Below, we plot the HYPE token against UNI since January 2025. Both assets followed a similar Q1 trajectory, but after bottoming in April, a noticeable divergence played out. UNI only modestly rebounded, and has yet to reclaim even close to the $50 mark from which it fell. On the other hand, HYPE is up more than 6x from its April low, and 2x year-to-date.

The drop in spot prices in early 2025 was a broad-based crypto move based on changes in the macro environment. Risk-on assets — including crypto and US equities — saw sharp declines as President Trump began a flurry of tariff announcements. This suggested that even the explosion in on-chain metrics supporting the growth of Hyperliquid wasn’t enough to resist the gravitational pull of BTC and the broader macro-based slowdown.

But what about the post-April rally? Is it reflective of all perp DEX tokens, or was it limited only to HYPE? When we compare the normalized returns of HYPE to those of JUP [the native token of the Jupiter perp (and spot) DEX], DYDX (the native token of the dYdX perp exchange) and GMX (the native token of the GMX exchange), we find that HYPE is clearly the outlier — as all of the aforementioned tokens’ prices are down close to 50% year-to-date, similar to spot DEX tokens such as UNI.

Could this reflect HYPE’s market share grab from the previous leaders in the DEX space? There is some evidence to support this assertion. At the beginning of this article, we explained that Hyperliquid began to overtake Uniswap in total daily DEX fees from May 2025. The almost vertical doubling in HYPE’s price from below $20 to upwards of $40 in May coincides with the period in which Hyperliquid began to outperform Uniswap in daily fee generation.

However, it’s equally difficult to contextualize all of HYPE’s rally relative to the performance of UNI alone. That’s because UNI (see below) has structurally been on a decline since its highs of the 2021 altcoin cycle.

Are there any other possible explanations for HYPE’s ascent?
Another potential factor contributing to HYPE’s success is its buyback program. Ninety-seven percent of Hyperliquid’s revenues are allocated to an assistance fund that uses the funds to buy back HYPE tokens. This has a flywheel effect on the value of the HYPE token. The higher the volume of trades on the Hyperliquid platform, the more fees are generated on the protocol. This has two effects:
- More volume can increase liquidity, which incentivizes more users to choose Hyperliquid when trading.
- More fees generated result in a higher protocol revenue. Given that 97% of revenues are used to buy back the token, a larger portion of the supply of HYPE is bought back by the platform itself, helping to drive up demand for the token.

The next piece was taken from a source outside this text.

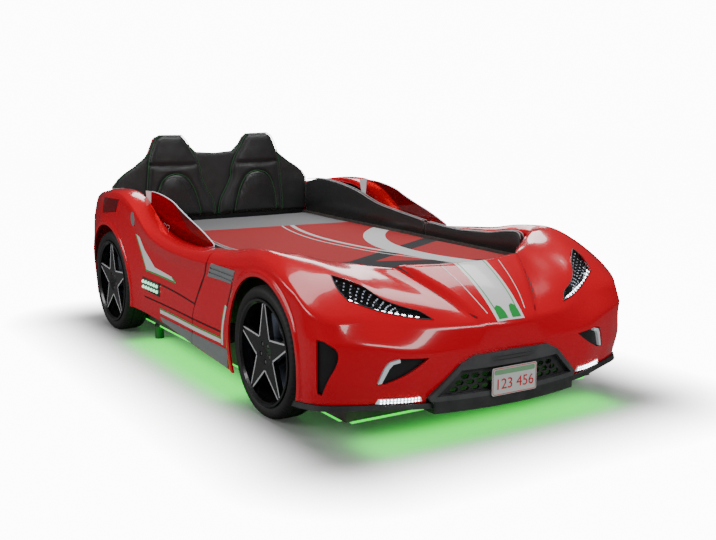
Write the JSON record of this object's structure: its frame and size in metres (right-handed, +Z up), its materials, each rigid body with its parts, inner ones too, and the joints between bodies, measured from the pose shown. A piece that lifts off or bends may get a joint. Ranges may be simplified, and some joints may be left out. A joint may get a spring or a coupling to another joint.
{
  "type": "car bed",
  "caption": "Single bed for children built as a glossy red sports car, with two padded seat backs as its headboard, padded sides, tinted side windows and fixed wheels",
  "frame": {"origin": "on the floor, half way along the body and on its plane of symmetry", "axes": "+Z up, -Y out of the car's nose, +Y out of its tail, +X to the right of the picture (the bed seen from its nose)"},
  "size_m": [1.2274, 2.2375, 0.809],
  "materials": {
    "dark_board": "melamine-faced board, charcoal",
    "red_body": "high gloss red, moulded",
    "slat_wood": "bent beech slat, clear lacquer",
    "dark_plastic": "satin charcoal, moulded",
    "black_plastic": "satin black, moulded",
    "steel": "zinc plated",
    "foam_cover": "knitted mattress cover",
    "coverlet_cloth": "printed quilted cotton, dusty red with grey and white",
    "black_leather": "faux leather, fine grain, satin",
    "red_acrylic": "tinted acrylic sheet, polished edges",
    "white_plastic": "white, glossy",
    "clear_lens": "clear polycarbonate",
    "white_light": "light diffuser, cool white",
    "red_lens": "tinted polycarbonate",
    "silver_plastic": "silver grey lacquer",
    "tyre_rubber": "moulded tread, satin sidewall",
    "rim_metal": "dark lacquer with bright machined edges",
    "brake_steel": "turned, grey",
    "green_light": "light diffuser, green"
  },
  "bodies": {
    "bed": {"base_slats": "slat_wood", "board_bolts": "steel", "body_supports": "dark_board", "brake_calipers": "brake_steel", "brake_discs": "brake_steel", "centre_beam": "dark_board", "centre_legs": "dark_board", "charge_caps": "silver_plastic", "control_unit": "black_plastic", "daylight_strips": "white_light", "fender_inlets": "dark_plastic", "fog_intakes": "dark_plastic", "foot_board": "dark_board", "front_light_bars": "white_light", "glide_feet": "dark_plastic", "grille_mesh": "black_plastic", "grille_surround": "dark_plastic", "headboard_board": "red_body", "headboard_pads": "black_leather", "headlamp_leds": "white_light", "headlamp_lenses": "clear_lens", "headlamp_trays": "dark_plastic", "mattress_ledges": "dark_board", "nose_shell": "red_body", "number_plate": "white_plastic", "power_inlet": "black_plastic", "rim_front_left": "rim_metal", "rim_front_right": "rim_metal", "rim_rear_left": "rim_metal", "rim_rear_right": "rim_metal", "seat_inserts": "black_leather", "seat_left": "black_leather", "seat_right": "black_leather", "side_board_left": "dark_board", "side_board_right": "dark_board", "side_light_panels": "dark_plastic", "side_pad_front_left": "black_leather", "side_pad_front_right": "black_leather", "side_pad_rear_left": "black_leather", "side_pad_rear_right": "black_leather", "side_shell_left": "red_body", "side_shell_right": "red_body", "side_vents": "silver_plastic", "sill_strips": "silver_plastic", "splitter": "dark_plastic", "tail_lamps": "red_lens", "tail_shell": "red_body", "tyre_front_left": "tyre_rubber", "tyre_front_right": "tyre_rubber", "tyre_rear_left": "tyre_rubber", "tyre_rear_right": "tyre_rubber", "underglow_strips": "green_light", "wheel_bolts": "steel", "window_left": "red_acrylic", "window_posts": "white_plastic", "window_right": "red_acrylic", "window_screws": "steel"},
    "mattress_set": {"mattress": "foam_cover", "coverlet": "coverlet_cloth"},
    "switch": {"power_switch": "black_plastic"}
  },
  "joints": [
    {"name": "mattress_lift", "type": "hinge", "parent": "bed", "child": "mattress_set", "pos_m": [0, -0.916, 0.42], "axis": [1, 0, 0], "range_deg": [0, 7]},
    {"name": "power_rocker", "type": "hinge", "parent": "bed", "child": "switch", "pos_m": [-0.427, 0.688, 0.115], "axis": [0, 0, 1], "range_deg": [0, 24]}
  ]
}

When we plot the dollar value of daily token buybacks, we find that — at times — Hyperliquid has purchased upwards of $6M worth of their native token, and that since May 2025, purchases above $2M have become the norm. Additionally, we find evidence that the buybacks do have a relationship with HYPE’s price. Below, we regress HYPE’s daily spot price against the dollar value of daily buybacks. According to this linear relationship, approximately 26% of the variation in HYPE’s price can be explained by token buybacks.

It’s important to note that other perp DEXs have also adopted such a strategy, likely after seeing Hyperliquid’s success. However, the buyback programs announced by Hyperliquid’s competitor DEXs allocate a smaller percentage of their revenues. For example, in late January 2025, the founder of Jupiter announced that its platform would allocate 50% of its fees to buybacks. And in March 2025, dYdX announced its first DYDX buyback program (“25% of net protocol fees will be allocated to monthly buybacks”).
One thing to watch for is an upcoming token unlock, scheduled to begin on Nov 29, 2025. Approximately 237.8M HYPE tokens will be vested over a period of 24 months. We can compare this increase in the supply of HYPE tokens relative to the buyback program in order to understand what impact it may have on the price of HYPE.
Since the launch of the token, the average number of daily HYPE tokens bought back by the assistance fund has been 75,888 tokens (equivalent to 2,227,652 tokens per month). Therefore, despite such an aggressive buyback strategy, at the current rate only 23% of the monthly issuance is likely to be absorbed by current buyback programs (assuming a linear token unlock). This could overpower the reduction in the supply of HYPE tokens from the buyback initiative.

Conclusion
The rise of perpetual decentralized exchanges (perp DEXs) since late 2024 has been driven by a surge in trading volumes following US president Donald Trump’s pro-crypto policies and the launch of high-performing platforms, such as Hyperliquid, edgeX Exchange and Lighter. Hyperliquid alone accounted for 58% of total volume across the top eight perp DEXs in 2025, with its growth accelerating further after the release of its native HYPE token. While perp DEX volumes occasionally match the levels of major centralized exchanges (such as Bybit) by around $10B at their peak, average daily volumes generally remain lower, despite the significant progress from early 2024 levels.
Perp DEXs have also overtaken traditional spot DEXs — such as Uniswap, Orca and Aerodrome — in terms of daily fee generation, with Hyperliquid consistently earning more fees than Uniswap since May 2025. The platform’s fee revenues, which make up 20–60% of the total fees across major blockchains, have also been linked to HYPE’s strong price performance, supported by its aggressive buyback program that allocates 97% of revenues to token repurchases. However, despite this support, upcoming token unlocks could offset some of the positive price effects from buybacks.
Overall, the rapid growth in volume, fees and token value illustrates how perp DEXs have become a central part of the crypto trading ecosystem during 2025.